Eventually I notice that I’ve been paddling for nearly a mile without having to drag. I’m afraid to admit it to myself for fear I’ll jinx it. Each time it seems the channel is going to close off I come around a corner and see more open water. And the current seems to be getting a bit stronger as well.
I’m still having to get out now and then, and backtrack here and there, but things are getting better. It now feels like I’m actually on a creek flowing through a big swamp. There is more beaver sign, chewed sticks and stumps. In fact, nearly all of the few nearby trees and most brush near the water has been chewed down. I frequently flush sandhill cranes. A pair are standing in the tall grass right near the water. I ready my camera for a shot, but for some reason they don’t flush. When I round the corner I see why, an enormous fluffy chick is frantically running along the water. He jumps in. He looks like he’d sink like a rock but he floats and paddles into the grass, back towards his parents.
The current follows endless loops, slowing my forward progress, but I’m so happy to be paddling I don’t mind. I see a cow and calf moose, and then a bull. I stop for lunch on a dry tundra knob. I spread out all my gear and walk around picking blueberries while everything dries in the warm, glorious sunshine.

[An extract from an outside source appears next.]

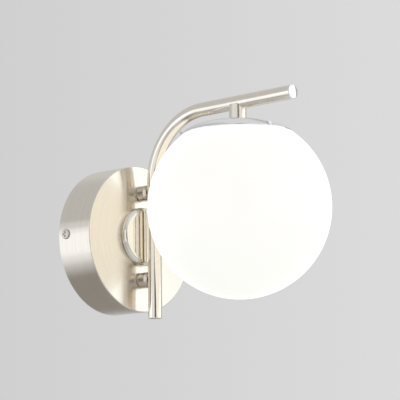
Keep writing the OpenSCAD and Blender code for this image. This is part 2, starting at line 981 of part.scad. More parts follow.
// The route of a supply wire: out of the block, through the upper stand-off, along the arm, down the stem
function supply_route(side, pole) =
    let (
        x = side * wire_offset,
        rise_end = upper_z - canopy_bend,
        nipple_foot = holder_top - nipple_into_holder,
        landing = insert_top + terminal_h - wire_in_terminal + seat_gap,
        drop_end = [-globe_reach, landing + wire_in_terminal]
    )
    concat(
        [[pole, -pole_depth, block_h / 2 - wire_in_block]],
        side_step(pole, x, [-pole_depth, block_h / 2], [-pole_depth, rise_end], 8),
        arc_points(x, -pole_depth - canopy_bend, rise_end, canopy_bend, 15, 90, 5),
        arc_points(x, -tube_reach + drop_bend, upper_z + drop_bend, drop_bend, 270, 180, 5),
        arc_points(x, -tube_reach - bend_r, bend_start, bend_r, 0, 90, 14),
        arc_points(x, -globe_reach + drop_bend, bar_height - drop_bend, drop_bend, 90, 180, 5),
        side_step(x, side * terminal_x, [-globe_reach, nipple_foot], drop_end, 6),
        [[side * terminal_x, -globe_reach, landing]]
    );

module live_wire() {
    color("saddlebrown")
    wire(supply_route(1, pole_x(2)), [1, 0, 0]);
}

module neutral_wire() {
    color("steelblue")
    wire(supply_route(-1, pole_x(1)), [1, 0, 0]);
}

// The earth wire loops down from its pole and up into the lug
module earth_wire() {
    from = [pole_x(0), -pole_depth, -block_h / 2];
    to = [earth_x, -lug_barrel_depth, -lug_r - lug_barrel_l];
    steps = 16;
    curve = [
        for (i = [0:steps])
            let (t = i / steps, s = 1 - t, dip = [0, 0, earth_loop])
            s * s * s * from + 3 * s * s * t * (from - dip) + 3 * s * t * t * (to - dip) + t * t * t * to
    ];
    up = [0, 0, wire_in_block - seat_gap];
    color("yellowgreen")
    wire(concat([from + up], curve, [to + up]), [0, 1, 0]);
}

wall_bracket();
earth_screw();
earth_lug();
terminal_block();
terminal_barrels();
terminal_screws();
block_fixing_screws();
canopy();
canopy_screw_left();
canopy_screw_right();
centre_disc();
disc_screw();
upper_standoff();
lower_standoff();
standoff_washers();
standoff_nuts();
arm_tube();
arm_end_cap();
arm_foot_cap();
stem();
stem_nipple();
nipple_washer();
nipple_nut();
fitter_cap();
fitter_screw_front();
fitter_screw_left();
fitter_screw_right();
globe();
lampholder_cap();
lampholder_skirt();
lampholder_insert();
lampholder_screw_shell();
lampholder_contact();
lampholder_terminals();
bulb_tip_contact();
bulb_screw_cap();
bulb_housing();
bulb_led_board();
bulb_driver();
bulb_diffuser();
live_wire();
neutral_wire();
earth_wire();
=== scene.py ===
# Looks of the globe wall sconce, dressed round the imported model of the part.
# Lengths are metres in the part's own frame: the wall plane is y = 0, and the lamp stands out
# along -Y.
import math

import bmesh
import bpy
from mathutils import Matrix, Vector


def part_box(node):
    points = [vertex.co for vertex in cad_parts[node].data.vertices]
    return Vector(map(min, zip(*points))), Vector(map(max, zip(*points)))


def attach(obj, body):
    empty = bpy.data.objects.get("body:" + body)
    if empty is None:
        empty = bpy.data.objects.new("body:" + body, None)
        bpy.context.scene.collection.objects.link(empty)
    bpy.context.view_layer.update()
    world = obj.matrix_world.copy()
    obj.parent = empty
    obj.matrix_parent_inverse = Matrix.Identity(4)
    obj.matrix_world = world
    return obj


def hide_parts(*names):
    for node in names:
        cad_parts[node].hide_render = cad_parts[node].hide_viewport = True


MM = 0.001
TINY = 0.001 * MM
X_AXIS = Vector((1, 0, 0))
Y_AXIS = Vector((0, 1, 0))
Z_AXIS = Vector((0, 0, 1))

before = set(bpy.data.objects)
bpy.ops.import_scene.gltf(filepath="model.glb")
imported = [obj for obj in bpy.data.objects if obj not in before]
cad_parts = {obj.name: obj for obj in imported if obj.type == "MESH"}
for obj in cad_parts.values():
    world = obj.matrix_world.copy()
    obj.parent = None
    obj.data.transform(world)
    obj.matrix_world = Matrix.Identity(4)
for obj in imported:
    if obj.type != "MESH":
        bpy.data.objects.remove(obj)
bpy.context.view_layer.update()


def box_size(node):
    low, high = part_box(node)
    return high - low


def box_centre(node):
    low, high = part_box(node)
    return (low + high) / 2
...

I’m nearing the confluence of the next segment of the portage, Crooked Creek. The name suggests it will have even less water than this “river.” If so, paddling the Johnson River all the way to the Kuskokwim might make sense. The downside is that the countless loops will add days to the journey, probably why it wasn’t part of the portage a hundred years ago.
I’m getting concerned that I won’t be able to find the mouth of Crooked Creek when I spot it. It’s a pleasant surprise. Crooked Creek must three times as big as this “river”, with a substantial current, and muddy rather than clear. The current will add to the work of paddling up it, but no matter, I have navigable water.
I land the kayak and find a good campsite at the base of a little hill at the confluence. Undoubtedly native peoples have camped here for centuries. I set up camp in the warm sun, hanging everything to finish drying. I walk down to the confluence fully expecting to catch a fish, but no strikes. What a different world from yesterday evening. I solved the mystery of the Johnson River, and I know Crooked Creek is navigable. I’m warm and dry and fully confident once again. The key to success is not giving up.
August 16 It’s foggy and damp this morning. Last night I could hear a beaver sniffing and splashing around in the shallow water near my tent. He slapped his tail on the water countless times during the night.
Paddling up Crooked Creek is not a significant problem, although there are many winding bends. There are many small lakes and countless ducks along the way. A family of otters is playing in the river. When I get too close the mother swims between my kayak and her young, growling.
There’s a weather-bleached moose skull with an enormous set of antlers along the river. A bit farther I follow a path in the grass up a hill to find a recently used duck hunter’s camp! I am really surprised. There must be a good route to this point from nearby Kalskag.
It’s late afternoon and I’m watching for where I leave Crooked Creek for a nearby lake. I am delighted to find an open channel that jet boats have been using. What would have been yet another tough slog through bog is an easy paddle. Yes! I paddle across the lake, expecting to find a path to Mud Creek on the other side. Or maybe there’s even a water route to Mud Creek? Unfortunately after searching around I find neither. The jet boats must be just hunting this lake, and getting to Crooked Creek another way. What I do find is an old gas can tied to an old paddle sticking out of the lake shore. It must mark the old portage route. As I paddle towards it a black bear comes patrolling along the shore. When he sees me he stands up to investigate, then runs.
For what I hope is the last time I flounder my way through a swamp to high ground, where I start packing up my gear for what should be about a one mile portage to Mud Creek. Suddenly an unpleasant thought strikes me. Maybe the reason these local hunters aren’t using this portage route is because Mud Creek no longer runs into the Kuskokwim River? What if it’s a dry oxbow now, and I end up miles from the Kuskokwim?
I pick up my fully loaded drybag/backpack and use my inReach to get a bearing on the old portage route. I spot what looks to be an old route-marking pole, and then another a few hundreds yards farther, and then a third. After a long, tiring hike across soft ground I stumble onto an old path on firm ground. I happily follow a couple hundred yards to a small lake, which I recognize from the maps. I leave the path and walk through tall grass and trees and brush for a few hundred yards, then cross a small swamp. At last I stand at the edge of Mud Creek, clear and deep and calm. I can see that considerable water ran through here in the spring. I’m confident I can paddle all the way to Bethel from here. Yes!
I take a shortcut through the trees on my way back to the kayak. Half hidden in the grass and leaves is a section of old tramway tracks.. I didn’t even know there had been a tram here! I suspect someone has hauled the rest of the rails away for some other use.
On my third and final load I deflate and roll up my kayak and put it, and my remaining gear, into my pack and make the long, spongy walk to Mud Creek. It’s about 10 PM. It’s been a hard day, including the long paddle up the creek and about five miles of walking on the portage. I set up my tent in a marginal spot in tall grass, trying to avoid rose bushes, with swarms of gnats after me and a light rain falling. It’s nothing compared to the satisfaction and relief of knowing that I’ve completed the Y-K Portage. Tomorrow I’ll start the home stretch of this adventure.